所以,他阻止悠树进房,就算是悠树,他也不想让他看到此刻静的模样。
「总之我先去看小静——」没空追究流贺,理名举步要走。
「她在我的房间。」流贺提醒道。
「你的房间?」理名、悠树再次异口同声,以为自己听错了。
虽然极度讶异与不解,理名还是以探视静为第一优先,先进去看静的状况,但悠树就没有那麽容易放过流贺了。
「到底是怎麽回事?」留下来的悠树立刻揪起流贺的衣领,厉声质问。
「说来话长。」
「给我说清楚!」
慑於悠树的威吓,流贺把昨夜发生的事一五一十的报告了。不过就算他没有「冒犯」到悠树的宝贝小公主,悠树还是就他的蠢行将他狠狠叨念了一顿。
随後,理名认识的医生也来为静出诊,这位医生与MS签有保密协定,平常静身体若有什麽不适的地方,便是由这名医生来做诊治。静是歌手、是公众人物,这方面更需谨慎不可。
不过即使是有保密协定在,该避免的麻烦还是得避免,况且那医生又算是MS的人,连带静去医院就诊都不行的流贺自然是不用说,悠树也和流贺一样先行在其他房间回避。
在理名陪伴之下,医生和护士一起为静做诊疗。
理名、悠树来到前,在流贺的彻夜照顾下,静的高烧已经退了,不过身体仍然虚弱,医生最後是为她吊了点滴。

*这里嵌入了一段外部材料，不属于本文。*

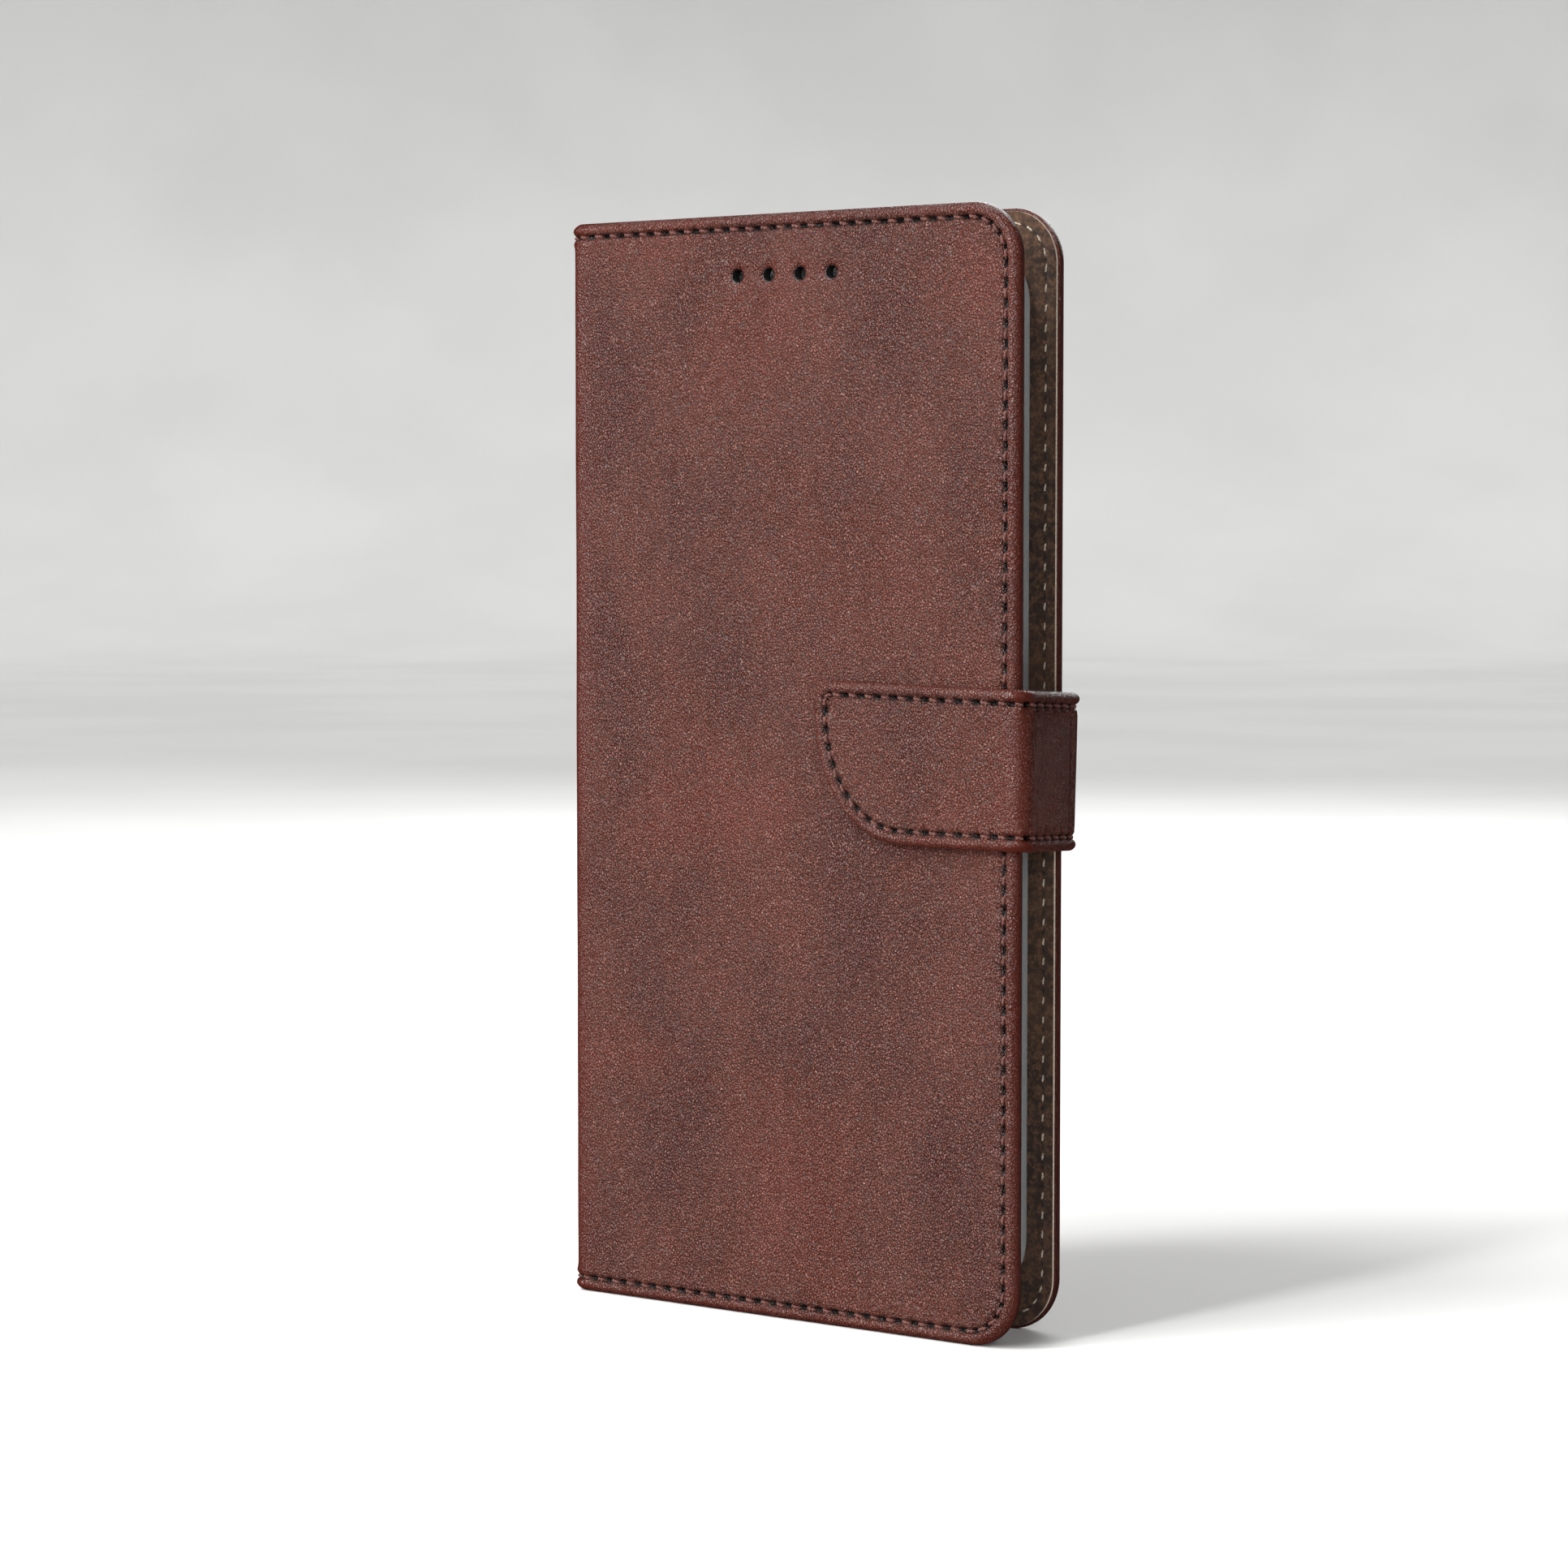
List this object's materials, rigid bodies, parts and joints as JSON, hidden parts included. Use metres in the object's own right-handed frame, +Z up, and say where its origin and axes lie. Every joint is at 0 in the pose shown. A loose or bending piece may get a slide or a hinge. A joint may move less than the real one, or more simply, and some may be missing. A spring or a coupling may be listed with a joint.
{
  "type": "phone wallet case",
  "caption": "Upright book-style phone wallet case in stitched calf-grain leather, with a clear phone shell, card pockets, an earpiece hole row and a wrap-round magnetic strap.",
  "frame": {"origin": "middle of the bottom of the closed case: the case stands on the bottom edges of its covers", "axes": "+Z up along the height, +X from the spine towards the opening edge and the strap, -Y out of the front cover"},
  "size_m": [0.0824, 0.0198, 0.16],
  "materials": {
    "leather": "satin calf grain, mottled",
    "strap_back": "smooth dark backing leather",
    "suede_lining": "brushed microsuede, mottled",
    "stiffener_board": "grey-brown board",
    "seam_thread": "waxed twisted thread",
    "lining_thread": "cream twisted thread",
    "magnet_steel": "nickel-plated",
    "clear_shell": "clear soft plastic, glossy",
    "adhesive": "foam tape"
  },
  "bodies": {
    "back_cover": {"back_outer_leather": "leather", "back_board": "stiffener_board", "back_lining": "suede_lining", "back_seam_thread": "seam_thread", "back_lining_thread": "lining_thread", "phone_shell": "clear_shell", "shell_adhesive_lower": "adhesive", "shell_adhesive_upper": "adhesive", "strap_root_leather": "leather", "strap_root_lining": "strap_back", "strap_root_thread": "seam_thread"},
    "spine": {"spine_outer_leather": "leather", "spine_stiffener": "stiffener_board", "spine_lining": "suede_lining", "spine_thread_lower": "seam_thread", "spine_thread_upper": "seam_thread"},
    "front_cover": {"front_outer_leather": "leather", "front_board": "stiffener_board", "front_keeper_plate": "magnet_steel", "front_lining": "suede_lining", "front_seam_thread": "seam_thread", "front_lining_thread": "lining_thread", "cash_pocket_panel": "suede_lining", "card_pocket_1": "suede_lining", "card_pocket_2": "suede_lining", "card_pocket_3": "suede_lining", "card_pocket_thread": "lining_thread"},
    "strap_side": {"strap_side_leather": "leather", "strap_side_lining": "strap_back", "strap_side_thread_lower": "seam_thread", "strap_side_thread_upper": "seam_thread"},
    "strap_flap": {"strap_flap_leather": "leather", "strap_flap_lining": "strap_back", "strap_flap_magnet": "magnet_steel", "strap_flap_thread": "seam_thread"},
    "volume_button": {"volume_button_cover": "clear_shell"},
    "power_button": {"power_button_cover": "clear_shell"}
  },
  "joints": [
    {"name": "spine_fold", "type": "hinge", "parent": "back_cover", "child": "spine", "pos_m": [-0.04007, 0.007, 0.08], "axis": [0, 0, -1], "range_deg": [0, 180]},
    {"name": "cover_fold", "type": "hinge", "parent": "spine", "child": "front_cover", "pos_m": [-0.04007, -0.007, 0.08], "axis": [0, 0, -1], "range_deg": [0, 180]},
    {"name": "strap_root_fold", "type": "hinge", "parent": "back_cover", "child": "strap_side", "pos_m": [0.03737, 0.00915, 0.0805], "axis": [0, 0, 1], "range_deg": [0, 150]},
    {"name": "strap_tip_fold", "type": "hinge", "parent": "strap_side", "child": "strap_flap", "pos_m": [0.04038, -0.00915, 0.081], "axis": [0, 0, 1], "range_deg": [0, 120]},
    {"name": "volume_press", "type": "slide", "parent": "back_cover", "child": "volume_button", "axis": [-1, 0, 0], "range_m": [0, 0.0004], "stiffness_N_per_m": 4000},
    {"name": "power_press", "type": "slide", "parent": "back_cover", "child": "power_button", "axis": [-1, 0, 0], "range_m": [0, 0.0004], "stiffness_N_per_m": 4000}
  ]
}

为静盖好棉被,看着熟睡中的她,理名对悠树转述医生的诊断。
「小静是因为过度疲惫的缘故才会发高烧。」
此时医生已经离去,理名与悠树两人并立在床前,同样一脸忧心忡忡地望着床上脸色泛白的静。
理名伸手轻拨静的浏海,她现在能睡得这麽安稳,表示病体已经在开始恢复当中。
她所认识的静是个身体健康的孩子,连小感冒都不常有,她更拥有优於一般大人的专业意识,向来非常注重自己的健康管理。正因为健康少生病,所以一旦病起来特别严重,也特别痛苦难以忍耐,才让一向倔强的静不得不屈服於流贺,求救於流贺、求救於她。
理名心疼的同时,也为静依然愿意相信她、倚仗她的这个事实感到开心。
「医生说病人发烧时的处理很适当,是病情这麽快就减缓的原因。」
多赖流贺昨夜的殷勤照顾,适时的会静补充水份、敷冰巾、拭汗等等,大大减缓了病人的不适也加快了退烧的速度。